Più cammini guardando avanti nella vita, più puoi rileggere il passato. Non mi sarei mai sognato di essere chiamato al sacerdozio. Ma se dovessi dire quale sia stato il momento esatto in cui ho avvertito che qualcosa di non ben definito stava per portare una novità nella mia vita, è stato quando una sera, al termine di una eucarestia celebrata chiedendo a Dio la guarigione per un carissimo amico ammalato, mi è nato il desiderio di parlare con quel prete sconosciuto che aveva presieduto la messa. Al termine di questa, mi misi in fila aspettando il mio turno, perché altre persone lo avevano raggiunto per salutarlo. Quando giunse il mio momento, P. Michele si rivolse a me stringendomi la mano e mi disse: "ciao! Come ti chiami?" - "Giacomo" - risposi - e lui subito replicò: "Giacomo! E' una gioia per me fare la tua conoscenza!" Poi mi intrattenni con lui per fargli alcune domande. Mi guardava come se in quel momento fossi l'unica persona presente in sala, malgrado ce ne fossero tante. Mi rispondeva con una voce calma e calda. Alla fine mi feci dare il suo indirizzo per scrivergli. Quella sera, per la prima volta, la figura d'uomo del sacerdote mi incuriosì. Prima era per me soltanto un uomo a dir poco insignificante. Avevo 21 anni e ripresi pian piano a frequentare la chiesa e i sacramenti da tempo abbandonati. Cominciai a tenere un fitto epistolario con P. Michele che rispondeva sempre pazientemente alle mie domande. E, quasi senza accorgermene, poco a poco, il fascino di Gesù Cristo prese il sopravvento.
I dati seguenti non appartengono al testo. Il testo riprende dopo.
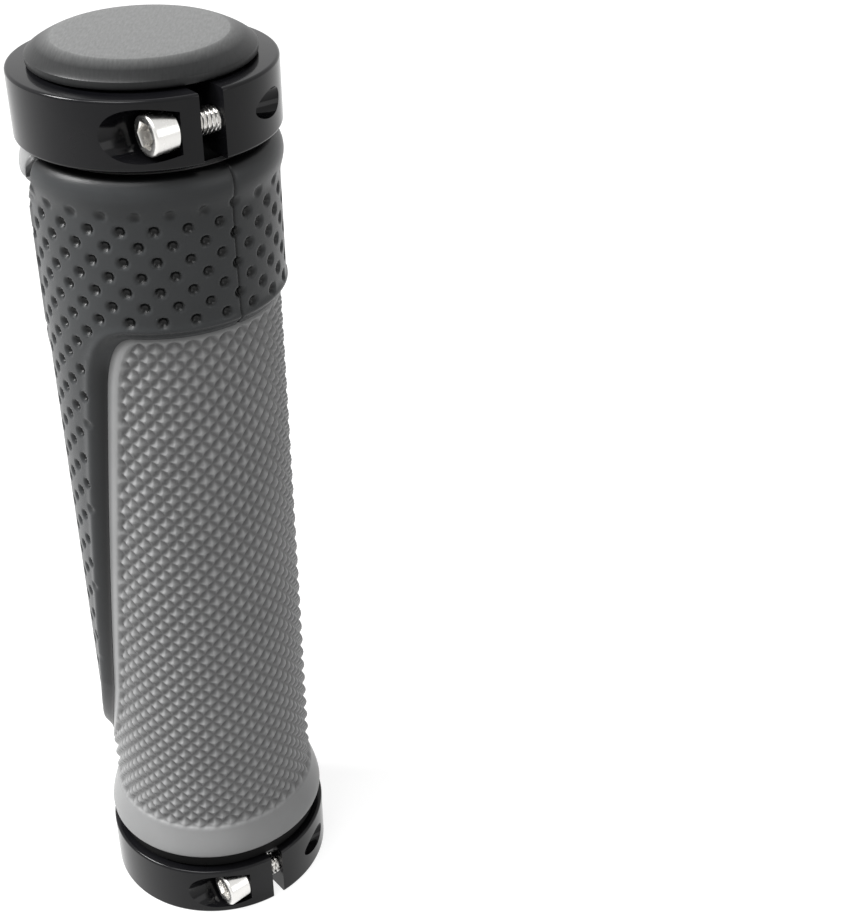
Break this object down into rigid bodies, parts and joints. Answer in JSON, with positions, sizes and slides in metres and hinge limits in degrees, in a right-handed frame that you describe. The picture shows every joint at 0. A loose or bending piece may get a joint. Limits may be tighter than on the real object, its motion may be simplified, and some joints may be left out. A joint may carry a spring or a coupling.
{
  "type": "handlebar grip",
  "caption": "Clamp-on bicycle handlebar grip: two-colour moulded rubber on a plastic sleeve, a screwed clamp ring at each end and a bar end plug.",
  "frame": {"origin": "the bar's axis at the inboard ring's flat outer face, on which the grip stands", "axes": "+Z along the bar's axis towards its end, -Y the side that the picture's left grip shows, +X to the right in that view"},
  "size_m": [0.0336, 0.0351, 0.1352],
  "materials": {
    "sleeve_plastic": "black moulded nylon",
    "grey_rubber": "mid grey moulded rubber with a diamond knurl",
    "black_rubber": "charcoal moulded rubber with rows of round dimples",
    "ring_anodised": "gloss black anodised, bright turned edges",
    "screw_steel": "bright plated steel",
    "plug_plastic": "matte charcoal plastic with a fine brushed grain on top"
  },
  "bodies": {
    "grip": {"inner_sleeve": "sleeve_plastic", "grey_grip_rubber": "grey_rubber", "black_grip_rubber": "black_rubber", "lower_clamp_ring": "ring_anodised", "upper_clamp_ring": "ring_anodised", "end_plug": "plug_plastic"},
    "lower_screw": {"lower_clamp_screw": "screw_steel"},
    "upper_screw": {"upper_clamp_screw": "screw_steel"}
  },
  "joints": [
    {"name": "lower_screw_turn", "type": "hinge", "parent": "grip", "child": "lower_screw", "pos_m": [0.00881, -0.01088, 0.00435], "axis": [-0.7771, -0.6293, 0], "range_deg": [0, 720]},
    {"name": "upper_screw_turn", "type": "hinge", "parent": "grip", "child": "upper_screw", "pos_m": [0.00881, -0.01088, 0.12765], "axis": [-0.7771, -0.6293, 0], "range_deg": [0, 720]}
  ]
}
In Gesù posso vedere come Dio mi guarda. Per questo quei quattro pescatori (e poi tanti altri dopo di loro) rimasero per sempre sedotti. Vedere come Dio mi guarda è scoprire chi sono, qual è la mia più profonda verità (cfr. Is 43,4 e Sal 138,14). Per la Bibbia la felicità dell'uomo dipende dal farsi trovare da questo sguardo, non come fece Adamo che si sottrasse ad esso nascondendosi tra gli alberi del giardino (Gn 3,8). E tu che mi hai letto fino ad ora, volevo chiederti: ti sei mai visto dentro gli occhi di Gesù?